3RSeT: Read Disturbance Rate Reduction in STT-MRAM Caches by Selective Tag Comparison
Elham Cheshmikhani, Hamed Farbeh, Hossein Asad
TL;DR
The paper addresses the reliability challenges of STT-MRAM caches, focusing on read disturbance in the tag array caused by parallel tag reads. It introduces 3RSeT, a selective tag comparison method that first reads a small number of low-order tag bits to prune the set of candidate tag ways before comparing the remaining bits. Through gem5-based evaluation on SPEC workloads, 3RSeT achieves a 71.8% reduction in read disturbance and 3.6x higher MTTF, along with 62.1% tag-energy savings and no performance penalty, with minimal area overhead. This work demonstrates a practical path to reliable, energy-efficient STT-MRAM caches by redesigning tag-array operations to leverage lower-bit locality without sacrificing speed.
Abstract
Recent development in memory technologies has introduced Spin-Transfer Torque Magnetic RAM (STT-MRAM) as the most promising replacement for SRAMs in on-chip cache memories. Besides its lower leakage power, higher density, immunity to radiation-induced particles, and non-volatility, an unintentional bit flip during read operation, referred to as read disturbance error, is a severe reliability challenge in STT-MRAM caches. One major source of read disturbance error in STT-MRAM caches is simultaneous accesses to all tags for parallel comparison operation in a cache set, which has not been addressed in previous work.

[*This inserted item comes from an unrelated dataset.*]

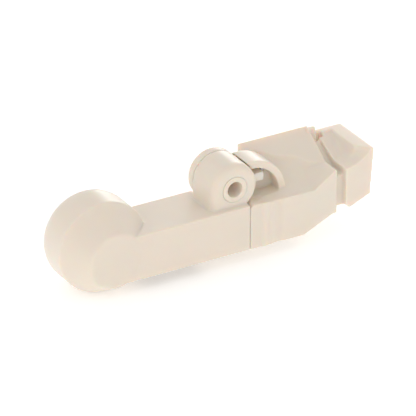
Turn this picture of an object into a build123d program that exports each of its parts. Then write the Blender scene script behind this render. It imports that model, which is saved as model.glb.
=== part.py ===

This paper first demonstrates that high read accesses to tag array extremely increase the read disturbance rate and then proposes a low-cost scheme, so-called Read Disturbance Rate Reduction in STT-MRAM Caches by Selective Tag Comparison (3RSeT), to reduce the error rate by eliminating a significant portion of tag reads. 3RSeT proactively disables the tags that have no chance for hit, using low significant bits of the tags on each access request. Our evaluations using gem5 full-system cycle-accurate simulator show that 3RSeT reduces the read disturbance rate in the tag array by 71.8%, which results in 3.6x improvement in Mean Time To Failure (MTTF). In addition, the energy consumption is reduced by 62.1% without compromising performance and with less than 0.4% area overhead.